▸ **Set problem**
Can you return the records below exactly as they stand, but only from the first line through the one with "columns: how many points go round."?
○ ○ ○ ○
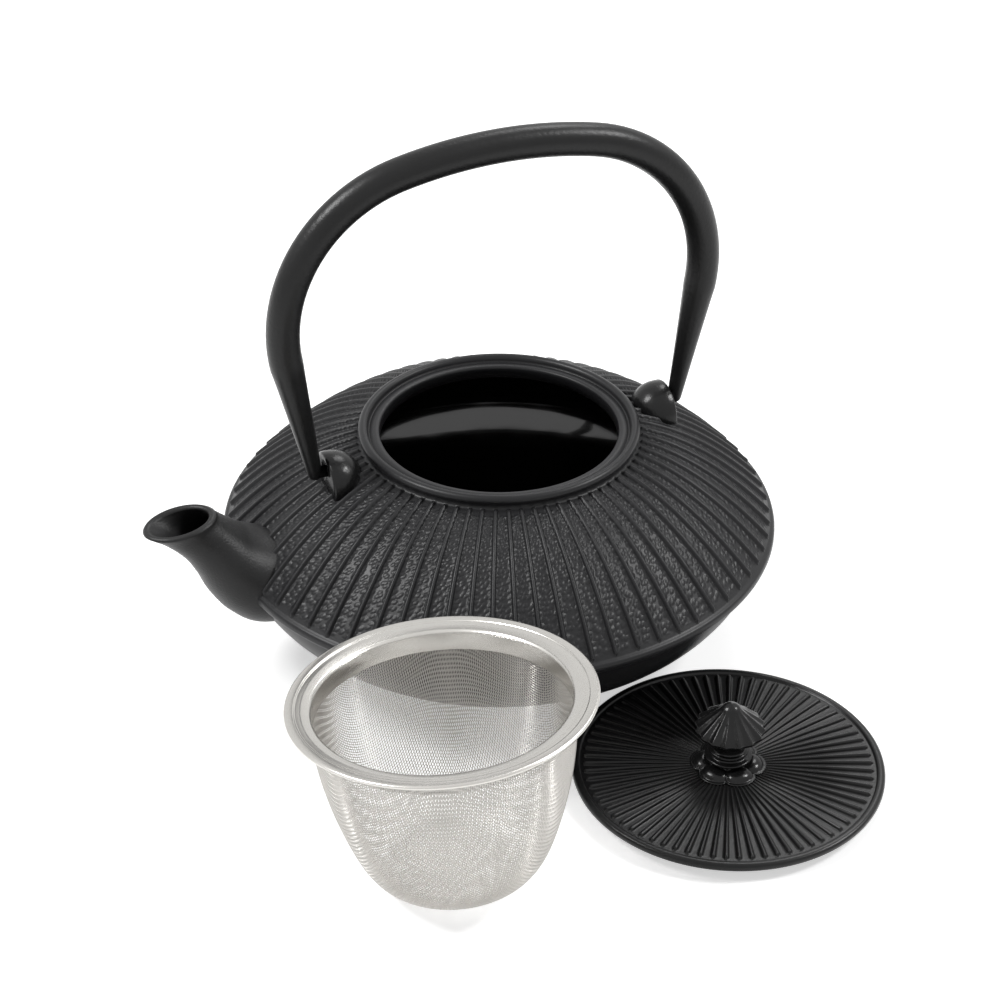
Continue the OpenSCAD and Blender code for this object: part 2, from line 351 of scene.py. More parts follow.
def solid(name: str, points: np.ndarray, faces: np.ndarray) -> bpy.types.Object:
    """Makes a smooth object from points and faces, with doubles welded and faces turned out."""
    mesh = bpy.data.meshes.new(name)
    mesh.from_pydata(points.tolist(), [], faces.tolist())
    work = bmesh.new()
    work.from_mesh(mesh)
    bmesh.ops.remove_doubles(work, verts=work.verts, dist=1e-6)
    bmesh.ops.recalc_face_normals(work, faces=work.faces)
    for face in work.faces:
        face.smooth = True
    work.to_mesh(mesh)
    work.free()
    made = bpy.data.objects.new(name, mesh)
    bpy.context.scene.collection.objects.link(made)
    return made


def turned(profile: Sequence[tuple[float, float]], columns: int) -> np.ndarray:
    """Turns a profile of (radius, height) pairs about Z.

    Args:
        profile: the outline's points.
        columns: how many points go round.

    Returns:
        Rows of points, one row for each point of the profile.
    """
    angles = np.arange(columns) * TURN / columns
    r, z = np.array(profile, float).T
    return np.stack(
        [np.outer(r, np.cos(angles)), np.outer(r, np.sin(angles)), np.outer(z, 1 + 0 * angles)],
        -1,
    )


def rounded(points: Sequence[Sequence[float]], radius: float, steps: int = 4) -> np.ndarray:
    """Rounds the corners of a closed outline.

    Args:
        points: the outline's corners.
        radius: the rounding, less where an edge is short.
        steps: points on each rounded corner.

    Returns:
        The rounded outline.
    """
    p = np.array(points, float)
    out = []
    for k in range(len(p)):
        here, back, ahead = p[k], p[k - 1] - p[k], p[(k + 1) % len(p)] - p[k]
        near = min(radius, np.linalg.norm(back) * 0.45, np.linalg.norm(ahead) * 0.45)
        a = here + back / max(np.linalg.norm(back), 1e-9) * near
        b = here + ahead / max(np.linalg.norm(ahead), 1e-9) * near
        for t in np.linspace(0, 1, steps):
            out.append((1 - t) ** 2 * a + 2 * t * (1 - t) * here + t * t * b)
    return np.array(out)


def smooth_line(points: Sequence[Sequence[float]], per_span: int) -> np.ndarray:
    """Runs a smooth curve through points, per_span steps from each to the next."""
    p = np.array(points, float)
    p = np.vstack([2 * p[0] - p[1], p, 2 * p[-1] - p[-2]])
    out = []
    for k in range(1, len(p) - 2):
        for t in np.arange(per_span) / per_span:
            a = 2 * p[k]
            b = p[k + 1] - p[k - 1]
            c = 2 * p[k - 1] - 5 * p[k] + 4 * p[k + 1] - p[k + 2]
            d = -p[k - 1] + 3 * p[k] - 3 * p[k + 1] + p[k + 2]
            out.append(0.5 * (a + b * t + c * t * t + d * t**3))
    out.append(p[-2])
    return np.array(out)


def cut(piece: bpy.types.Object, tool: bpy.types.Object, operation: str = "DIFFERENCE") -> None:
    """Cuts piece with tool, or joins it on, and removes the tool."""
    modifier = piece.modifiers.new("cut", "BOOLEAN")
    modifier.operation = operation
    modifier.solver = "EXACT"
    modifier.object = tool
    bpy.context.view_layer.update()
    settled = bpy.data.meshes.new_from_object(
        piece.evaluated_get(bpy.context.evaluated_depsgraph_get())
    )
    piece.modifiers.clear()
    piece.data = settled
    bpy.data.objects.remove(tool)


def place(
    piece: bpy.types.Object,
    body: Body,
    slot: Slot,
    material: bpy.types.Material,
    nodes: Iterable[str] = (),
) -> bpy.types.Object:
    """Dresses a piece and ties it to its body.

    Args:
        piece: the new object.
        body: the body it moves with.
        slot: the record's material slot; not used.
        material: its finish.
        nodes: the CAD nodes that it stands for.

    Returns:
        The piece.
    """
    piece.data.materials.clear()
    piece.data.materials.append(material)
    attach(piece, body.value)
    if nodes:
        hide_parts(*nodes)
    LOG.info("%s: %d faces on %s", piece.name, len(piece.data.polygons), body.value)
    return piece


def rib_columns(count: int, phase: float, half_angle: np.ndarray) -> tuple[np.ndarray, np.ndarray]:
    """Spreads columns of points so that they crowd on the ribs.

    Args:
        count: number of ribs.
        phase: the first rib's direction in radians.
        half_angle: half a rib's width at each row, in radians.

    Returns:
        Each point's direction, and its angle from its own rib's middle line.
    """
    on_rib = np.array([-1.15, -0.98, -0.8, -0.5, -0.18, 0.18, 0.5, 0.8, 0.98, 1.15])
    gaps = np.array([0.25, 0.5, 0.75])
    pitch = TURN / count
    offsets = []
    for half in half_angle:
        edge = 1.15 * half
        offsets.append(np.concatenate([on_rib * half, edge + (pitch - 2 * edge) * gaps]))
    offset = np.array(offsets)
    rib = phase + np.arange(count) * pitch
    angle = (rib[None, :, None] + offset[:, None, :]).reshape(len(half_angle), -1)
    away = np.tile(offset, (1, count))
    away = np.where(away > pitch / 2, away - pitch, away)
    return angle, away


# ---------------------------------------------------------------- pot


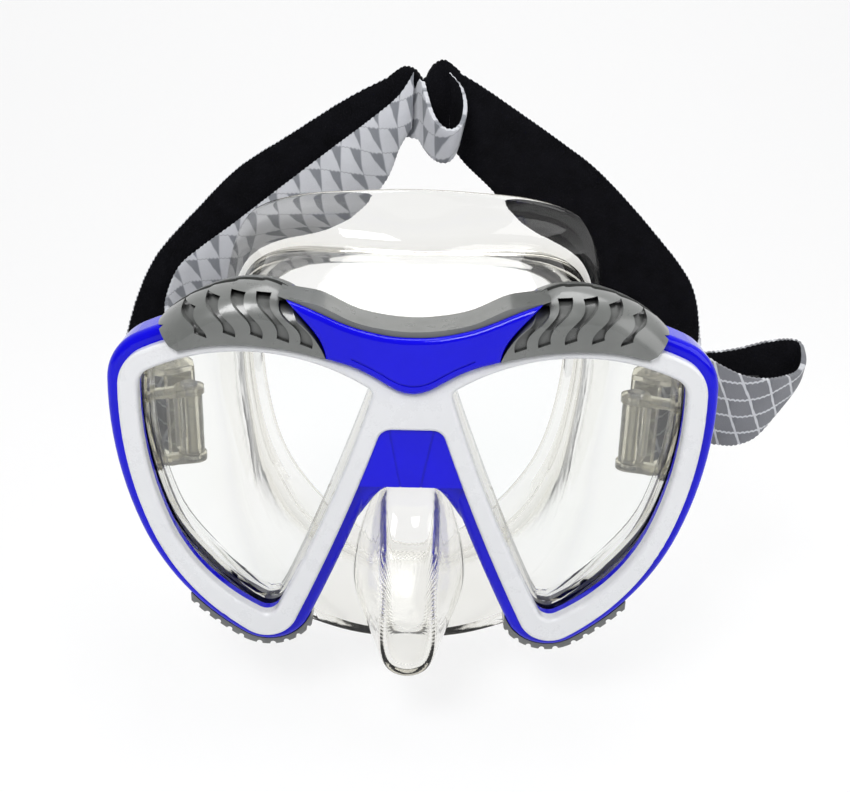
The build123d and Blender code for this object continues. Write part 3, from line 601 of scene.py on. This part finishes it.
inner.append([(p.x, pocket_root, p.y) for p in full_ring(pocket_shapes[-1][1], wall)])
pocket_out = lofted_shell("pocket_out", outer, False)
pocket_in = lofted_shell("pocket_in", inner, False)
united(skirt, pocket_out, "UNION")
united(skirt, pocket_in, "DIFFERENCE")
smoothed(skirt.data, 40)

silicone = moulding("clear_silicone", (0.955, 0.955, 0.94), (0.985, 0.985, 0.98), 0.015, 0.09,
                    grain_scale=900.0, bump=None, drift_scale=35.0,
                    Transmission_Weight=1.0, IOR=1.41)
ripple_scale = 160.0
ripple_height = 0.00006
tree = silicone.node_tree
bumped(tree, tree.nodes["Principled BSDF"], noise(tree, ripple_scale, 1.0), ripple_height)
body = tree.nodes.new("ShaderNodeVolumeAbsorption")
body.inputs["Color"].default_value = (0.6, 0.56, 0.42, 1)
body.inputs["Density"].default_value = 30.0
tree.links.new(body.outputs[0], tree.nodes["Material Output"].inputs["Volume"])
skirt.data.materials.clear()
skirt.data.materials.append(silicone)
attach(skirt, "mask")
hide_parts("skirt")

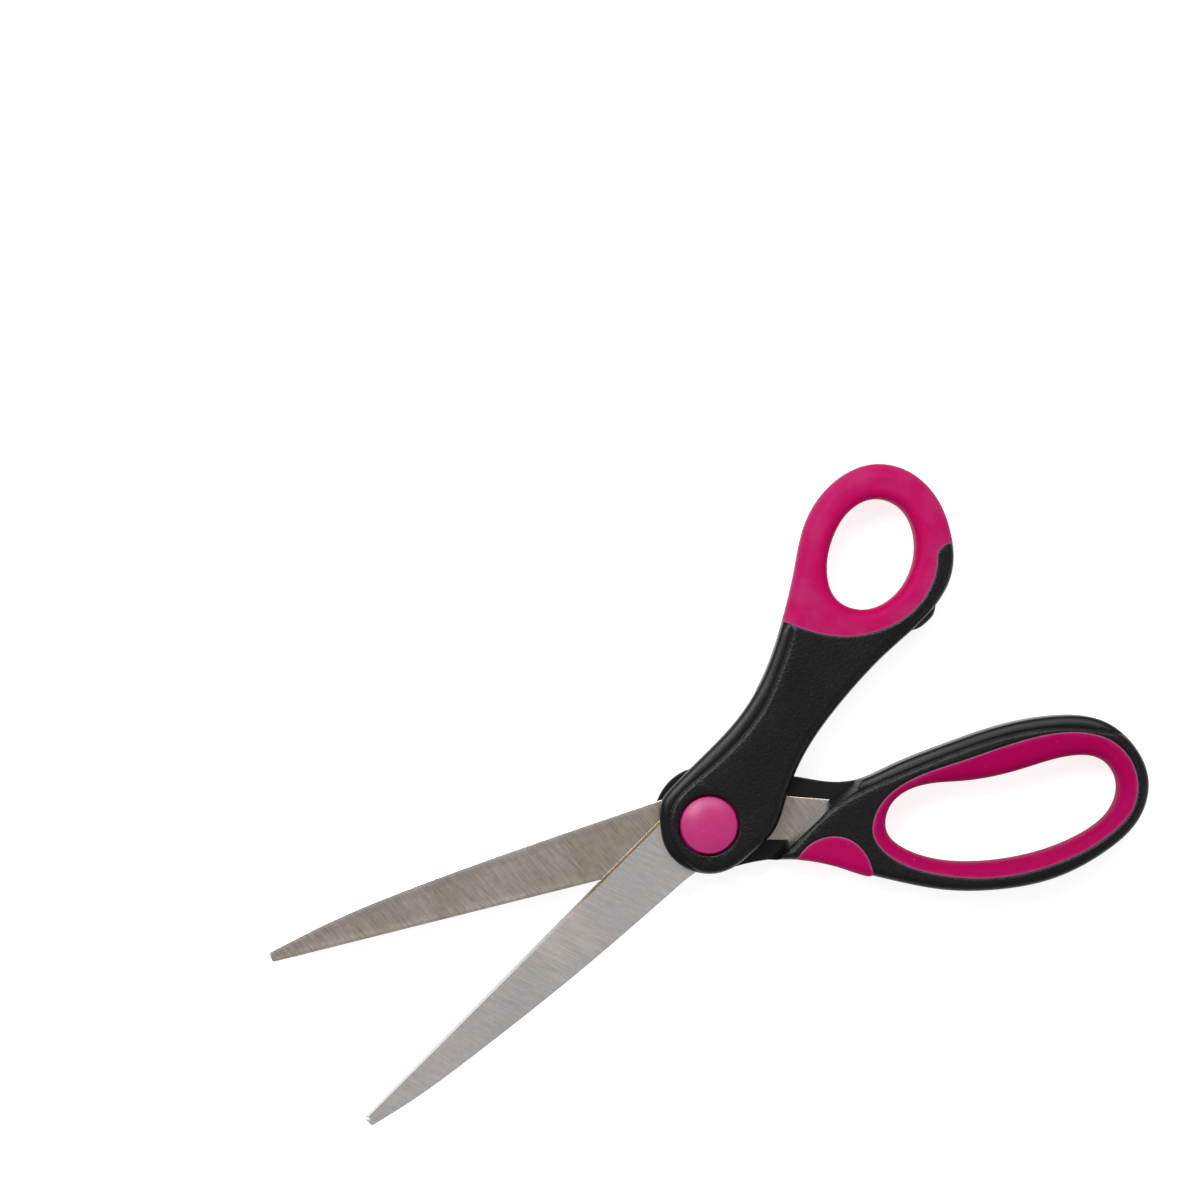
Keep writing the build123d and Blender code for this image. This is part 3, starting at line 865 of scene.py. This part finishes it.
def rear_handle(outline):
    def seam(plan):
        return seam_drop(to_loop(plan, FINGER_RING)) + seam_drop(distance_to(plan, PAD_BORDER))

    def top(plan):
        return rear_top(plan) - np.where(side_of(plan, REAR_STEP) > 1, seam(plan), 0)

    def grain(plan, z, side):
        above_step = z > REAR_INNER + 0.5
        on_top = smooth_step(-GRAIN_BLEND, GRAIN_BLEND, side_of(plan, RIM_LINE)) * above_step
        return grain_share(on_top, z, side)

    ledge_line = REAR_OUTLINE - outward_normals(REAR_OUTLINE) * (LEDGE_IN + LEDGE_WALL / 2)
    round_tang = REAR_BLADE + outward_normals(REAR_BLADE) * 2 * POCKET_MARGIN
    handle = relief(
        "rear_handle_shell", [outline, FINGER_RING], top, lambda plan: rear_bottom(plan) + seam(plan), BLACK,
        "rear_half", wall=PART_LINE, masks={"grain": grain},
        creases=[(REAR_STEP, WALL_OFFSETS), (RIM_LINE, LINE_OFFSETS),
                 (ledge_line, (-LEDGE_WALL / 2, LEDGE_WALL / 2)), (REAR_BLADE, ()), (round_tang, ()),
                 (circle(HEAD_RADIUS), ()), (circle(HEAD_RADIUS + 2 * POCKET_MARGIN), (0.2,))],
    )
    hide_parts("rear_handle")


def finger_ring():
    """The soft ring, leaning down from its border towards the hole."""
    def top(plan):
        outer, hole = to_loop(plan, FINGER_RING), to_loop(plan, FINGER_HOLE)
        width = outer + hole
        share = outer / np.maximum(width, 1e-6)
        lean = RING_LEAN * np.minimum(width, RING_LEAN_WIDTH) * share ** RING_LEAN_POWER
        lip = edge_drop(outer, *RING_LIP)
        rounding = np.clip(RING_EDGE_SHARE * width, *RING_EDGE_LIMITS)
        return TOP - RING_SUNK - lean - lip - edge_drop(hole, rounding, RING_EDGE_HEIGHT)

    # painted shade: deepest in the ring's middle, paler towards its border and the hole as a painted sheen
    def rub_and_painted_shade(plan, z, side):
        outer, hole = to_loop(plan, FINGER_RING), to_loop(plan, FINGER_HOLE)
        return smooth_step(0.2, 1.2, outer) * (0.35 + 0.65 * smooth_step(0, 1.0, hole))

    grip = relief("finger_ring_grip", [FINGER_RING, FINGER_HOLE], top, lambda plan: TOP - top(plan),
                  RING_MAGENTA, "rear_half", wall=((0.25, 0.15), (0.5, 0.2), (0.75, 0.15)),
                  masks={"rub_and_painted_shade": rub_and_painted_shade, "seam": seam_highlight_mask(FINGER_RING, True)})
    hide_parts("rear_bow_grip")


def index_finger_pad(outline):
    """The half moon, wrapped over the lower edge, with a slight nub at its bow end."""
    def proud(plan):
        off_border = smooth_step(0.3, 1.2, distance_to(plan, PAD_BORDER))
        return (PAD_PROUD + NUB_PROUD * smooth_step(*NUB_X, plan[:, 0])) * off_border

    swollen = outline + outward_normals(outline) * proud(outline)[:, None]

    def top(plan):
        edge = np.maximum(depth_in(plan, REAR_OUTLINE) + proud(plan), 0)
        lip = edge_drop(distance_to(plan, PAD_BORDER), *PAD_LIP)
        return TOP - PAD_SUNK - lip - edge_drop(edge, HARD_EDGE[0] + NUB_PROUD, HARD_EDGE[1])

    # painted shade: deeper inside the half moon, paler along its edges as a painted sheen
    def rub_and_painted_shade(plan, z, side):
        return smooth_step(0.2, 1.0, to_loop(plan, swollen))

    pad = relief("index_finger_half_moon", [swollen], top, lambda plan: TOP - top(plan), PAD_MAGENTA,
                 "rear_half", masks={"rub_and_painted_shade": rub_and_painted_shade, "seam": seam_highlight_mask(PAD_BORDER)})
    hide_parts("index_finger_pad")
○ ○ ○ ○
▸ **Right answer**
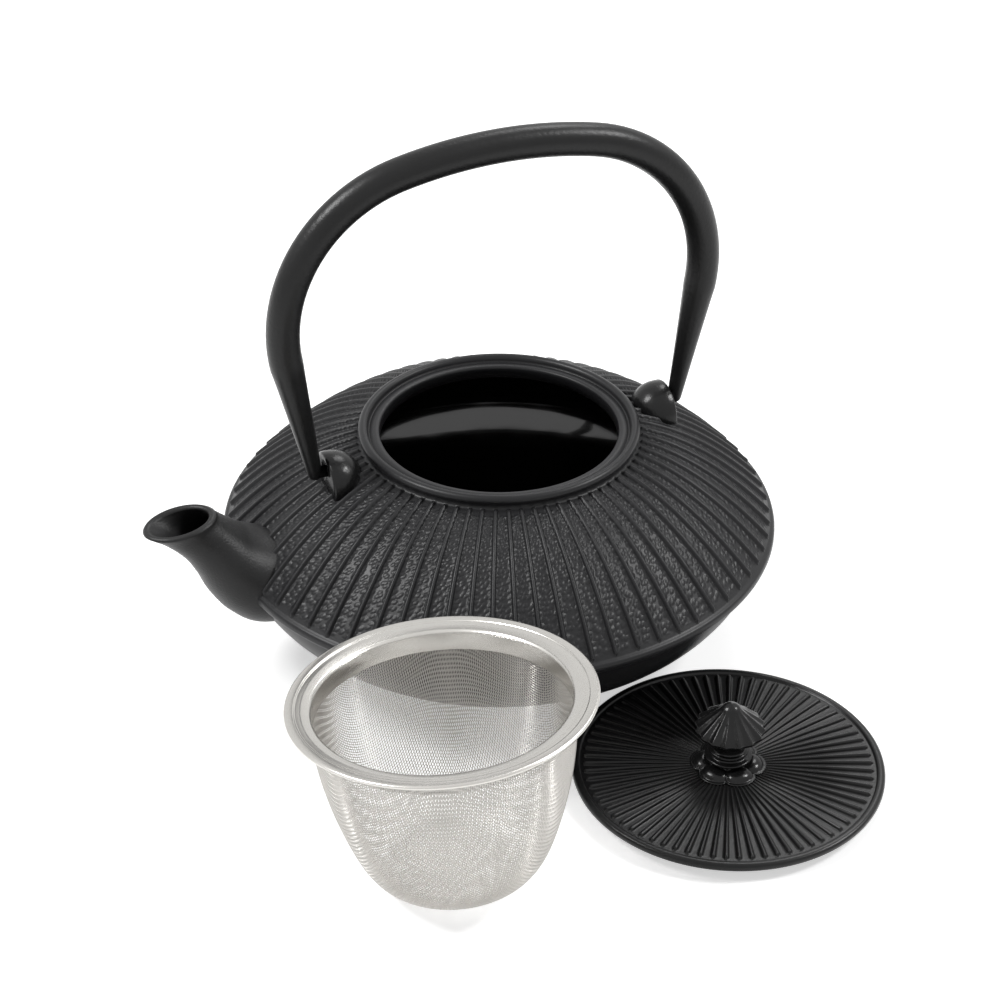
Continue the OpenSCAD and Blender code for this object: part 2, from line 351 of scene.py. More parts follow.
def solid(name: str, points: np.ndarray, faces: np.ndarray) -> bpy.types.Object:
    """Makes a smooth object from points and faces, with doubles welded and faces turned out."""
    mesh = bpy.data.meshes.new(name)
    mesh.from_pydata(points.tolist(), [], faces.tolist())
    work = bmesh.new()
    work.from_mesh(mesh)
    bmesh.ops.remove_doubles(work, verts=work.verts, dist=1e-6)
    bmesh.ops.recalc_face_normals(work, faces=work.faces)
    for face in work.faces:
        face.smooth = True
    work.to_mesh(mesh)
    work.free()
    made = bpy.data.objects.new(name, mesh)
    bpy.context.scene.collection.objects.link(made)
    return made


def turned(profile: Sequence[tuple[float, float]], columns: int) -> np.ndarray:
    """Turns a profile of (radius, height) pairs about Z.

    Args:
        profile: the outline's points.
        columns: how many points go round.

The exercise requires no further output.